Because the internet is such a big place, occasionally you will read something that is so profoundly wrong that at first you are sure it’s parody and only later, does it come clear that the author is in fact earnestly trying to argue for something based on a fundamental misunderstanding of how the world works these days. The latest example I’ve seen of this is this commentary by Henry Porter in The Guardian that makes more dumb statements in 500 words or so than I’ve ever seen. Among them:
- Google doesn’t produce anything
- Google doesn’t have the right to control the content it offers on YouTube.
- Google should have to pay whatever royalty amount an artist demands for YouTube videos.
- Google is a monopoly (how can one be a monopoly and not produce anything?) and there is no other way to get content out to users other than YouTube.
- Without old-style newspapers, democracy will crumble.
- Google Street View invades the privacy of citizens. (The irony that this is a British writer who lives in one of the most privacy-insensitive places in the world with all the cameras they have watching people is apparently lost on Porter as is the delicious irony that Google Street View is a product of Google.)
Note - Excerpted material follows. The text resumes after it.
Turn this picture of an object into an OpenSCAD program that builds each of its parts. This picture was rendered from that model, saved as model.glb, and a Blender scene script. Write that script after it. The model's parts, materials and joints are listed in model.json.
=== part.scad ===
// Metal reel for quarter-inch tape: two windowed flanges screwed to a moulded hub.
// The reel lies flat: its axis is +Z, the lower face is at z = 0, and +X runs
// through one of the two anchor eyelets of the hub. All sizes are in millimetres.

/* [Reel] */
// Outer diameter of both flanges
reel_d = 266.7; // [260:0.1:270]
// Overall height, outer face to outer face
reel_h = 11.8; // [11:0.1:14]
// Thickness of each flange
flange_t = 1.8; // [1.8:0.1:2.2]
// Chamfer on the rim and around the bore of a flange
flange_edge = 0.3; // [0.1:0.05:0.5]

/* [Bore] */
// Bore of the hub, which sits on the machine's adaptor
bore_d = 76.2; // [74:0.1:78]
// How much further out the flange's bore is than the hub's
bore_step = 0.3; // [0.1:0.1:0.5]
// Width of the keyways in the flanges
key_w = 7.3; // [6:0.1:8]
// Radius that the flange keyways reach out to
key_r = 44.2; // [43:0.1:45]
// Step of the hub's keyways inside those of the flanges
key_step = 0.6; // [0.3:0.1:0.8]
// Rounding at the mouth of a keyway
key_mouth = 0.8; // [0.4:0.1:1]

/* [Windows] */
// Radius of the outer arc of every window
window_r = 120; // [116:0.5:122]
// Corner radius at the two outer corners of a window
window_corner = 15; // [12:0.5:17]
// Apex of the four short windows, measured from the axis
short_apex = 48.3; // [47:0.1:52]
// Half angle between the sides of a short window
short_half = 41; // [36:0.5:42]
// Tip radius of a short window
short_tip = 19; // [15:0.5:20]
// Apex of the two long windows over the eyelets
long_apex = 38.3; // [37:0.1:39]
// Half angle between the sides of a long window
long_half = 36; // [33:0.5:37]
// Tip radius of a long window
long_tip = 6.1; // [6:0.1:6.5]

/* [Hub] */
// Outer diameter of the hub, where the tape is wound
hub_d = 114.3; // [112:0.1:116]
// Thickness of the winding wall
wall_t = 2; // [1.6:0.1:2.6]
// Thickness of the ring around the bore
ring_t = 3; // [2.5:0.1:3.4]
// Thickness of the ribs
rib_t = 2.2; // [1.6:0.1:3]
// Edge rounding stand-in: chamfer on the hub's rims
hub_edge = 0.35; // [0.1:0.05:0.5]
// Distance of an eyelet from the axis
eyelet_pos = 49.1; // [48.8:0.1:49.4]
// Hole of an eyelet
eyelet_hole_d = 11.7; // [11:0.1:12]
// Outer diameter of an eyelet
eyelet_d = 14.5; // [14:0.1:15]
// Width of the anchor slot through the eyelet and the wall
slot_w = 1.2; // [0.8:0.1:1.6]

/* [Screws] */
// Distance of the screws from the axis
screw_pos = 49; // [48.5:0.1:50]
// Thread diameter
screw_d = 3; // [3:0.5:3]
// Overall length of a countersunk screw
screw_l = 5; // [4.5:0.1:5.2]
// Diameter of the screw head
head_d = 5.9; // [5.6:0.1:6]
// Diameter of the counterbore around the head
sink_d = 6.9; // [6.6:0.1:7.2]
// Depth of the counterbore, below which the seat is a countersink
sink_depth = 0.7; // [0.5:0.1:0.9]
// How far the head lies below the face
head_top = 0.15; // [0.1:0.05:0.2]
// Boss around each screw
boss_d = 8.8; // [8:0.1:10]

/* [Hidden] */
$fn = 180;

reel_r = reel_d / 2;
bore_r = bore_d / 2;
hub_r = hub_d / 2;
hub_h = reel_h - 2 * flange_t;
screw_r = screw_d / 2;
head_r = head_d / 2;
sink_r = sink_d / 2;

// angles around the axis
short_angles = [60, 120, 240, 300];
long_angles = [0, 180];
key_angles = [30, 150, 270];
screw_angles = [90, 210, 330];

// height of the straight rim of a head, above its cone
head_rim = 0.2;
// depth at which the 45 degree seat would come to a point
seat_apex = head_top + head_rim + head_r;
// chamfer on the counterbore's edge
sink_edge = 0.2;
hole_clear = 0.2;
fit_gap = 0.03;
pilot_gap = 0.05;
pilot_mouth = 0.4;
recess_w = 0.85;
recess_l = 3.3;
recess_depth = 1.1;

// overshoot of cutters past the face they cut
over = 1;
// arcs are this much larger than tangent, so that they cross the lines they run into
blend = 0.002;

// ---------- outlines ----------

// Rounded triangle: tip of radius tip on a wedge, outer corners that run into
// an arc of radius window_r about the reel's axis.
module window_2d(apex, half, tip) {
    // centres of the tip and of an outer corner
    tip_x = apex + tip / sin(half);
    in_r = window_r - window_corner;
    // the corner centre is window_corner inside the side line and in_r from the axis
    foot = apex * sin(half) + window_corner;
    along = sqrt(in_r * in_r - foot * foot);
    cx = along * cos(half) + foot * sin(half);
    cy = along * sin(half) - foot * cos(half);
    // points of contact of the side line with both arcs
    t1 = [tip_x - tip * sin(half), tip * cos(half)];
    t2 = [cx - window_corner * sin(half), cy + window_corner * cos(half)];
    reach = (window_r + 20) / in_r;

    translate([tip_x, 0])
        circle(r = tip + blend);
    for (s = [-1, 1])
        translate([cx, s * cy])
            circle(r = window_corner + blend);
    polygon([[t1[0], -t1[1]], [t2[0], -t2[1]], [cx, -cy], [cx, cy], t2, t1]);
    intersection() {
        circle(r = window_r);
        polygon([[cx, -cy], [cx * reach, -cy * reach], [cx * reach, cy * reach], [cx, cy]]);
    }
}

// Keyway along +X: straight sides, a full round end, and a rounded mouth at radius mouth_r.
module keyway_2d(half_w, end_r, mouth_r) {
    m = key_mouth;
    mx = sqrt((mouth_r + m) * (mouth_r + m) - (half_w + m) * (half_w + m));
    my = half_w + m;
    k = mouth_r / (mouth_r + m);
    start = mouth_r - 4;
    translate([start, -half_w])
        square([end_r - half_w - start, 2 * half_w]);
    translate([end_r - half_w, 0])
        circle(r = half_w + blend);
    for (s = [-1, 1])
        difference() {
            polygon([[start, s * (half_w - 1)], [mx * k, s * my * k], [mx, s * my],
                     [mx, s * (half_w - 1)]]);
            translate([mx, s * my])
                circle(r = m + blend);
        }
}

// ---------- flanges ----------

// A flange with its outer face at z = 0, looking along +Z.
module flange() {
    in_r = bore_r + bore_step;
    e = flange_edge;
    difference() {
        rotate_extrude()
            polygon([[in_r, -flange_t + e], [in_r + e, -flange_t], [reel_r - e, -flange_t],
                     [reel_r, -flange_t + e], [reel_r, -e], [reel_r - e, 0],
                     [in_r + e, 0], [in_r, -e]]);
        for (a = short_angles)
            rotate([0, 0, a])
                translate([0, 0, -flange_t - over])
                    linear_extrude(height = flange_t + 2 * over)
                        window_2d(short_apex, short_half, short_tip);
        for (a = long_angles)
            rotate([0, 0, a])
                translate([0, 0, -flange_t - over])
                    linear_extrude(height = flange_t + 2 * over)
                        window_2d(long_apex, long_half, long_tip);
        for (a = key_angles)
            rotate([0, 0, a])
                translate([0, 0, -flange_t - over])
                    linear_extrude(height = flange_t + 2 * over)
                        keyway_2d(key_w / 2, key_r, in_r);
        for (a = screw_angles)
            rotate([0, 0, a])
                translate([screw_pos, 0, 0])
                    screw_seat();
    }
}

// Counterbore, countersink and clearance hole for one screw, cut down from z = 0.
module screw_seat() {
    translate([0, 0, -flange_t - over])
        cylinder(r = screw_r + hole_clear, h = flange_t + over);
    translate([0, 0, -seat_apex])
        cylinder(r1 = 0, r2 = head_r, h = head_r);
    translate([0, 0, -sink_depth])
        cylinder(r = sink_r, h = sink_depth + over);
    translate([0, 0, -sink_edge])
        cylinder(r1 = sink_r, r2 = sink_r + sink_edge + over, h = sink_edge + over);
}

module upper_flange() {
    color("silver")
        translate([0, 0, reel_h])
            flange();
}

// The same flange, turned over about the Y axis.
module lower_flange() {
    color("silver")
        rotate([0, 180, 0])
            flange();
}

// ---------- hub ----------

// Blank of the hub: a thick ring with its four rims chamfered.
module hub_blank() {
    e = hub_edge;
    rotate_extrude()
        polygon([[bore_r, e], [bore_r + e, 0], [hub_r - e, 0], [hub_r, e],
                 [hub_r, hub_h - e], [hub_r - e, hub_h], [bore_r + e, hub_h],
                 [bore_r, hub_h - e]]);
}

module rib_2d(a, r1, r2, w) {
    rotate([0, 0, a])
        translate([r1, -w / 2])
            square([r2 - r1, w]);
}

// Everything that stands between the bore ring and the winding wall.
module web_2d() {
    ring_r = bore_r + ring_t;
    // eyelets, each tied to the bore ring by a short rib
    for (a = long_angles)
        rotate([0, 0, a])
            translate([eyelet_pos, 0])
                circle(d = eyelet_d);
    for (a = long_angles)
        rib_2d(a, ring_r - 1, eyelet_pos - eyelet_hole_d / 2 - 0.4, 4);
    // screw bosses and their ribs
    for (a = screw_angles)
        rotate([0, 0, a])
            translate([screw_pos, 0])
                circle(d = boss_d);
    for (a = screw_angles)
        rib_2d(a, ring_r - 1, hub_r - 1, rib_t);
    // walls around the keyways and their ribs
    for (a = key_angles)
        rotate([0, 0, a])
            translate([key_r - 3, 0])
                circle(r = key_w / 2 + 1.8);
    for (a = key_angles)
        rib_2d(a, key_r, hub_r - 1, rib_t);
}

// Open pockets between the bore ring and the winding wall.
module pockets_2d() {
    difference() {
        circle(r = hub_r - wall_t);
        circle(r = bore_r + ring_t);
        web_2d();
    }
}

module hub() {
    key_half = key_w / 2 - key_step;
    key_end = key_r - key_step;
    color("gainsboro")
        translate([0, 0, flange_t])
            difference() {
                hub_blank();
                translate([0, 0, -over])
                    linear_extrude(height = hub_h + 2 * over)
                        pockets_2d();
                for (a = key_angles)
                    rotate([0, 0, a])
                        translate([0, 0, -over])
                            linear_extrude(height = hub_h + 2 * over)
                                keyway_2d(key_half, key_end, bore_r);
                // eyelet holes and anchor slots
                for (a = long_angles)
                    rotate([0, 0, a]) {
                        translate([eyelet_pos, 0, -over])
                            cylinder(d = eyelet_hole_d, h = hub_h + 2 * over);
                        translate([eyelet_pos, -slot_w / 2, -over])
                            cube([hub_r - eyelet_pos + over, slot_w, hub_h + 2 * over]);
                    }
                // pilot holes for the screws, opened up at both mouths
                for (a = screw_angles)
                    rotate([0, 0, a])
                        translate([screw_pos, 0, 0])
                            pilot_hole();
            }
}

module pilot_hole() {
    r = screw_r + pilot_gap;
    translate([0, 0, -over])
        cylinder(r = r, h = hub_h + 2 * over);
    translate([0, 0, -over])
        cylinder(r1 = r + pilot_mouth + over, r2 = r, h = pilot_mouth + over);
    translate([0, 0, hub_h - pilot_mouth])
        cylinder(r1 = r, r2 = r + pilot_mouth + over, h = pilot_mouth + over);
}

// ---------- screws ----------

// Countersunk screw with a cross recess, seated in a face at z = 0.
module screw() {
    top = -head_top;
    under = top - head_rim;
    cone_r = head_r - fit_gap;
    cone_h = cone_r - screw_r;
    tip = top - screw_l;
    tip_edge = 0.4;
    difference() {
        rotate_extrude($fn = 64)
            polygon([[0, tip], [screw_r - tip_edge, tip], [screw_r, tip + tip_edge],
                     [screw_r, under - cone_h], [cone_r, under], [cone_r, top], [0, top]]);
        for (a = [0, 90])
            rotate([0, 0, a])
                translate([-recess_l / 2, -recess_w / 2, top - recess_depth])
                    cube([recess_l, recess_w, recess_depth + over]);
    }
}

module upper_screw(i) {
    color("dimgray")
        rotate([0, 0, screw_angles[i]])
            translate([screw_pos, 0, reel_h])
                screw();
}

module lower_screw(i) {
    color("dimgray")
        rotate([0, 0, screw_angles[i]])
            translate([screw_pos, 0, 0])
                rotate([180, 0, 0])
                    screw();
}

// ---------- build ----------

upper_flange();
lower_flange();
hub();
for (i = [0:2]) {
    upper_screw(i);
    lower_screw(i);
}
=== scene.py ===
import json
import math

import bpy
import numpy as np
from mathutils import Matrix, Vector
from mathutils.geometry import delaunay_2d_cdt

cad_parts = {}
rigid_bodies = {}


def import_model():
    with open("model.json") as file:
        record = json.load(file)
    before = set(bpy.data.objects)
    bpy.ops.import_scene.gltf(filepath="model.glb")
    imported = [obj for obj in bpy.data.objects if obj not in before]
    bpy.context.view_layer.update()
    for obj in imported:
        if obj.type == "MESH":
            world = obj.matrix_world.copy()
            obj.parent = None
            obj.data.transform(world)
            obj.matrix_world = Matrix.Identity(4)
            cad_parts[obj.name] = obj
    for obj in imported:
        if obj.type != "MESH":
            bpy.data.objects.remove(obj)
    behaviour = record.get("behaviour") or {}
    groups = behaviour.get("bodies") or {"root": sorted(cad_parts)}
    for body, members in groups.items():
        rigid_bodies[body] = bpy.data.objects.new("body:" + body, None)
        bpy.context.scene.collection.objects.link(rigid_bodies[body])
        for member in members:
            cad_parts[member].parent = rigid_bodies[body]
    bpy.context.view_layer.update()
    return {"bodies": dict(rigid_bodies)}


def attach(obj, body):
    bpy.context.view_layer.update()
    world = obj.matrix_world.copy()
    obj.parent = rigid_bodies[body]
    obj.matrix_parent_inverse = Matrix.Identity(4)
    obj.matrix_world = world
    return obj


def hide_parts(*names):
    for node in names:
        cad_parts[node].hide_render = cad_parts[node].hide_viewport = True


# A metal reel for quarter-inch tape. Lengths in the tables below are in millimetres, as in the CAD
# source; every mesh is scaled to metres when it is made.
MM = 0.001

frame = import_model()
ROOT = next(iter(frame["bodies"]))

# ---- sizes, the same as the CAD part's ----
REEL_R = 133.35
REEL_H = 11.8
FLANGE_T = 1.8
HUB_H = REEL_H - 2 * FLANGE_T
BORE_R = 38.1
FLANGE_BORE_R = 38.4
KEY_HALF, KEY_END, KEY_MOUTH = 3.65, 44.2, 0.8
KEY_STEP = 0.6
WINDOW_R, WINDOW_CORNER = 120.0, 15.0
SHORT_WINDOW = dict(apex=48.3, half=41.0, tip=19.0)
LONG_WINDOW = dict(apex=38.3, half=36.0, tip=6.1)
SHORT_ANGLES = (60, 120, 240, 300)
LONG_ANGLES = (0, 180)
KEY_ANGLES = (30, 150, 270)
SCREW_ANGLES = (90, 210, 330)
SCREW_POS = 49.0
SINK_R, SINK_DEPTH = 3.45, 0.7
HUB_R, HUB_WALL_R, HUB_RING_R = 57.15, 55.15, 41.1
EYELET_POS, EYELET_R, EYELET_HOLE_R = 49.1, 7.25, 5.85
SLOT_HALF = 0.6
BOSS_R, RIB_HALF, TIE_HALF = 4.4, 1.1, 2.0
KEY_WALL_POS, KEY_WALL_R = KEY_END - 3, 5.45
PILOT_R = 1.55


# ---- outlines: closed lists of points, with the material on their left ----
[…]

- Google is an amoral menace.
I know that this man is clearly an anachronism, longing for a time far past that can never return and would undoubtedly be detrimental if it did return. I feel sorry for his obvious bitterness at a world changed before him but that doesn’t excuse the fact that he’s writing in a major paper fundamental inaccuracies about, well, everything he writes. It’s called commentary which excuses it in the newspaper world but that’s just a cop-out. In any other profession, making this many mistakes in so short a period of time would warrant his dismissal. This is yet another reason why newspapers are failing.
I can’t fathom someone so confused as to look at Google and say they don’t produce anything. Perhaps there is nothing tangible to the old coot, but then there’s nothing tangible produced by his local pub or mom and pop market. These types of companies are what is colloquially called “service providers”. They don’t actually produce things, they provide services. How it is that he can both work for a major newspaper in Britain and yet fail to comprehend such a fundamental fact is beyond me. Again, it seems like it would be grounds for dismissal in any other profession.
His assertions that artists should be able to charge whatever they want and Google should not only have to bear the costs of the royalty demands but also the costs of hosting the content for free on YouTube is ridiculous on its face. Google should no more have to do that than a publisher should have to pay some third-rate author whatever he demands.
I put off writing about this article for over a week because it just seemed so sad that I wasn’t sure it warranted a response. But in the end, it’s these kinds of “voices” that have to be pointed out and held to task for things to improve. I’m sure that there has always been people like Porter resisting technological change to the end and the world has progressed quite fine. However, ignoring the fact that people like this still work for major newspapers and are allowed paid to write such tripe is a mistake. He says nothing true and nothing of value. Articles like this shouldn’t make it past the editors’ desk.